The Meander Pond beavers were not out. Jeff saw one swim into the larger lodge as we got there. Another red oak has tumbled down and split as it did, as red oak are want to do.

The crown fell right on top of the crown of the last oak down that they had been stripping.

Everything is falling right for this colony. We continued on to Audubon Pond, nothing new there, and then to the otter latrine above the entrance to South Bay where there were no new scats and the old scats on the rocks were mostly washed away. The ice along the north shore of South Bay was too far gone so we took the overland route home and we were a top the TIP Park ridge when two eagles flew high above us, one considerably higher than the other. One screeched a bit. Jeff got a good photo.

Good hike.

February 5 blowing rain last night then the cold front was slow to move through. The clouds blew off for a bit and it remained warm, about 40 F. So, the wind blew me up the golf course a little before lunch and I headed for the Upper Second Swamp pond to see if there was another matinee featuring the mink, muskrat and beaver. Plus, in the back of my mind was my conviction, now wavering, that the otters had to come into the ponds sooner than later. While there was not any inviting snow, which I think they appreciate as cover as much as for ease and speed of sliding, there was open water all along the north shore of South Bay. They could swim to their old overland routes. At the bottom of the valley, two deer ran in front of me and I looked back to see if something might be chasing them, because deer usually run away from me. I saw another deer staring at me, who evidently didn't think it was safe dashing across my path. If it hadn't been for the wind, I might have taken my ice skates. But that would have been pointless. It didn't drop below freezing last night, and today the ice was mushy. All the edges were rotting and I eased onto the ice, even layed tracks as I walked across. The poop on the ice that I've photographed so much melted into the ice beyond recognition. There were no beavers out at the Lost Swamp Pond, and who could blame them, the wind was so strong. However I thought the Upper Second Swamp pond dam would shield the resident animals from the wind, if they chose to come out, but they didn't. There was much more open water behind the dam, and I could see the wind scudding up ripples.

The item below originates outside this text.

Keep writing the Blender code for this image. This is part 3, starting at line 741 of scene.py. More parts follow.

I waited for twenty minutes and then took a slow tour back home. I first went to check the burrow below the otter rolling area up on the north shore of the Lost Swamp Pond. I stuck the camera in the hole and saw how the soft dirt had collected along the sloping granite rock there

However, I didn't see any evidence that animals used the hole, though I know the mink, at least, has gone in there. Then I walked up over the Lost Swamp, which presented not a few holes especially around the trunks of the dead trees in the pond, and the open water around the beaver lodge had widened quite a bit, and either the beavers have eaten all their cache or what remains of it sank to the bottom of the pond.

I'm not sure how deep the water is there, probably not more than two or three feet. As I picked my way through the dogwood jungle the clouds blew back in. I approached the Upper Big Pond lodge with the wind at my face, but there were no beavers out. There was water in the pond and with more snow melted away I could see some of the larger logs they had stripped.

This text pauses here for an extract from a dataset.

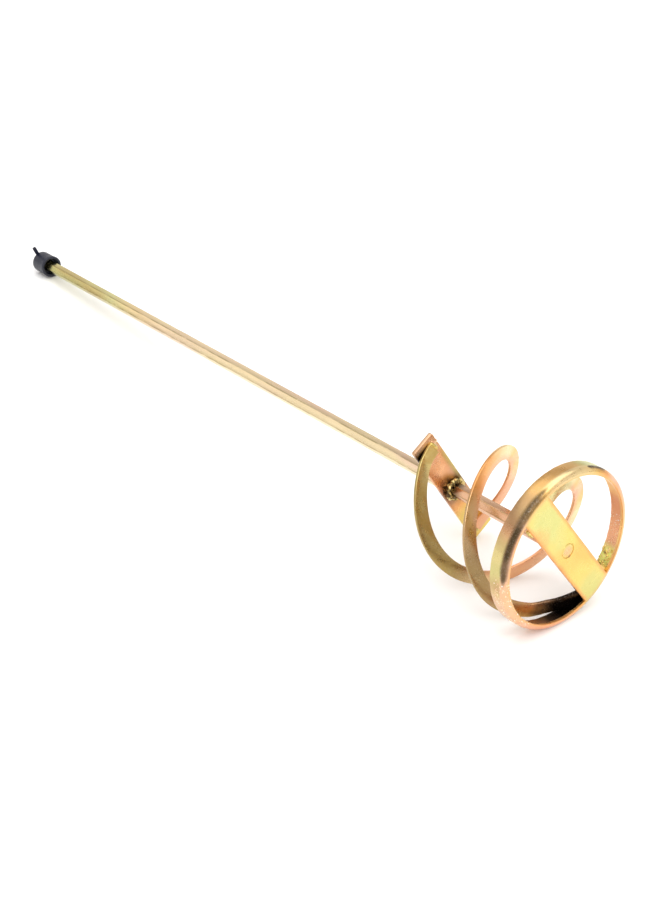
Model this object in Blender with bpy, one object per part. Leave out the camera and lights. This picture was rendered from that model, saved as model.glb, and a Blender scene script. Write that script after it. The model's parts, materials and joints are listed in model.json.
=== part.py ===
"""Mortar mixing paddle: a hexagonal drill shaft with a two-strip helical basket welded to a pressed base ring.

Metres. Every piece is modelled in the tool's own frame: its Z axis runs up the shaft from the base
ring's front face, and its X axis points at the floor. The resting_frame empty then lays the tool down
the way it settles on a floor: on the ring's rim, on one corner of the crossbar and on the shank cap.
"""

import math

import bmesh
import bpy
from mathutils import Matrix, Vector

GAP = 0.0003  # left between pieces that touch

# Base: one pressing, a shallow pan with two windows that leave a bar across it.
RING_R = 0.050
RING_HEIGHT = 0.0112
RING_SHEET = 0.0020
RING_BEND_R = 0.0038
FLANGE_WIDTH = 0.0045
BASE_BAR_WIDTH = 0.0208
BASE_HOLE_R = 0.0045
RING_STEPS = 96

# Shaft: hexagonal bar with a turned tenon that passes through the base.
HEX_FLATS = 0.008
HEX_CHAMFER = 0.0007
HEX_ROLL = math.radians(59)
SHAFT_END = 0.5777
TENON_R = 0.0029
TENON_SHOULDER = 0.0004

# Crossbar near the top of the basket.
CROSSBAR_Z = 0.0922
CROSSBAR_LENGTH = 0.094
CROSSBAR_WIDTH = 0.0168
CROSSBAR_T = 0.0025
CROSSBAR_CORNER_R = 0.0013
BAR_TWIST = math.radians(3.4)  # the base bar trails the crossbar by this much

# The two mixing strips: flat bar on edge, one turn each, half a turn apart. The basket is hand
# welded: its middle drifts sideways, one strip sags and the other stands a little proud.
STRIP_WIDTH = 0.0090
STRIP_T = 0.0018
STRIP_R_TOP = 0.0408
STRIP_RIM_CLEARANCE = 0.0019
STRIP_R_PAST_RIM = 0.0013
STRIP_BULGE = 0.0039
STRIP_BULGE_ROLL = math.radians(34)
STRIP_TILT = math.radians(6.5)
STRIP_TOP = {"a": 0.0935, "b": 0.0912}
STRIP_BOTTOM = {"a": 0.0060, "b": 0.0015}
STRIP_SAG = {"a": 0.0060, "b": -0.0047}
BASKET_LEAN_TOP = 0.0026
BASKET_LEAN_BASE = -0.0061
STRIP_LAP_TOP = math.radians(3)
STRIP_PAST_BAR = 0.00075
STRIP_STRAIGHT_END = math.radians(16)
STRIP_STEPS = 96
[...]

Again, I can't be sure how much the changes I keep seeing here result from what the beavers are doing or just the retreat of the snow. As I headed toward the Big Pond I saw a huge cache of sticks that the beavers had collected at the north end of the dam that they eventually breached.

I've often seen smalls collections of sticks similarly situated, but never a pile nearly as big as this one. Could these large piles of unstripped sticks arise because this bark is not that palatable to these beavers? Getting on the north edge of the Big Pond was difficult and one foot went through the rotting ice, but I got across the pond. On the way home up the ridge, I decided to take the high road up along the porcupine work on the west side of the valley.

I admired the porcupine's work on an old oak and could see the smooth grey of the previous year's porcupine work, now trumped by this year's work which will probably kill the tree.

The temperature began to drop and we got some icy snow.

February 7 the wind shifted to the northwest and died down a bit. The sun was bright and not as much of the snow as I feared was blown away, though South Bay was bare with knuckled ice. We walked around on the land trail. Once again the tracks of the small porcupine crossed our trail. I noticed some work up in a tree and found tracks coming to this smallish maple, no tasting at the base of the trunk, and most of the stripping above confined to the trunk.

One would think the smaller porcupines would be more prone to hazard out onto the ends of branches. The ice had been broken off well below the docking rock,

but last night the water froze again, almost to the Narrows. Much of the ice was in blocks, perhaps chunks broken off the ice sheet by the wind that refroze, or the stress caused by the waves breaking the ice as it froze.

A mink had danced across the docking rock, and up at Audubon Pond we saw that a mink came along the shore of the embankment

and exploited the easily made holes in the ice.

The flood on the weekend covered the old ice and then froze over about an inch thick. Anyway, the mink showed how easily otters could exploit this pond. But none had, nor was there any signs of otters at the latrine at the entrance to South Bay. There were trails of coyote and fox. Leslie headed home and I continued up to the Lost Swamp Pond in case the otters left the rough and tumble of the wind raked river for the calm of the beaver ponds. There were patches of open water behind the Second Swamp Pond dam

and the Lost Swamp Pond dam,

but no sign that any animal had taken advantage of the invitation to get under the ice. As I crossed the Lost Swamp Pond I saw a lump beside the lodge up in the southeast end of the pond, and that proved to be a beaver. Rather cold, just above 20F, for it to be out, and facing a north wind. That wind obviously helped keep a large patch of water open during the cold night,

but I bet the swimming of the beavers helped too. A few years ago I suspected the colony here of keeping at least one beaver out swimming in the open water to ward off freezing. Of course I wanted to get a photo of the beaver, but each time I got the camera ready, the beaver dove. It was a bit cold to wait too long for it to surface again. At the Big Pond dam, I saw mink tracks going from the burrows at the south end of the dam to a hole in the thin ice behind the dam.

Going up the valley home a pileated woodpecker made a ruckus. I looked for another that he (it was a large bird) might be contending with, then he flew off with several parting, hooting rasps at me.